Translation... The shit storm of a fight broke out. :)

lol. Guess that's why mom always told me not to talk about politics or religion. ; -)

No one is talking about reversing climate change. Scientists are talking about limiting climate change to a certain degree to make it decently livable for our future offsprings on this planets.

For short term thinkers, we should really not spend money on this and let the future generations solve this. I think we should've done this always during the history of mankind. Like, when we had acid rain, what's the problem, they shouldn't have cared about it.

Long term thinkers have the humility to realize that they cannot know all the different problems that will be faced by future generations, and that money that's wasted on one problem can't be used to solve another. So the long term thinkers don't waste resources trying to solve an unsolvable problem. Instead, they try to create as many resources as possible, and position those resources for flexibility so that future generations can solve any of the potential problems that they might encounter, one of which might include adapting to a changing climate (with or without man's influence).

Is it an unsolvable problem reducing emissions? Reducing garbage culture? I don't think so. Switching to renewable energies is something which on the mid term already brings positive financial returns. Switching cars, planes and ships to Hydrogen based fuel or similar engines also doesn't require such big investments to make it have a positive return on the long term.

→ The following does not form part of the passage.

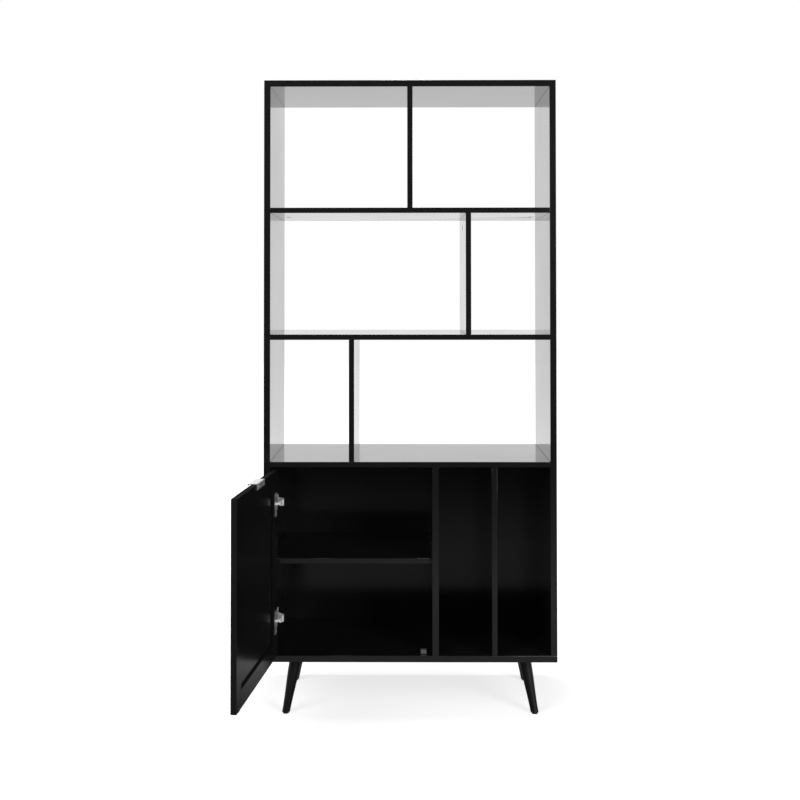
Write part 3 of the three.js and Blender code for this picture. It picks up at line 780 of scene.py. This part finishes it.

There is no money wasted on this.

Money is wasted on a new phone each year, on a new car every 5 years and money is wasted if anyone thinks that we have infinite economic growth.

No one is talking about reversing climate change.

Actually, the authors of the paper I cited were talking about reversing climate change. And they shut down their program when they realized it was impossible.

I meant in terms of the overall public, people don't want to reverse it at the moment, people want to limit it.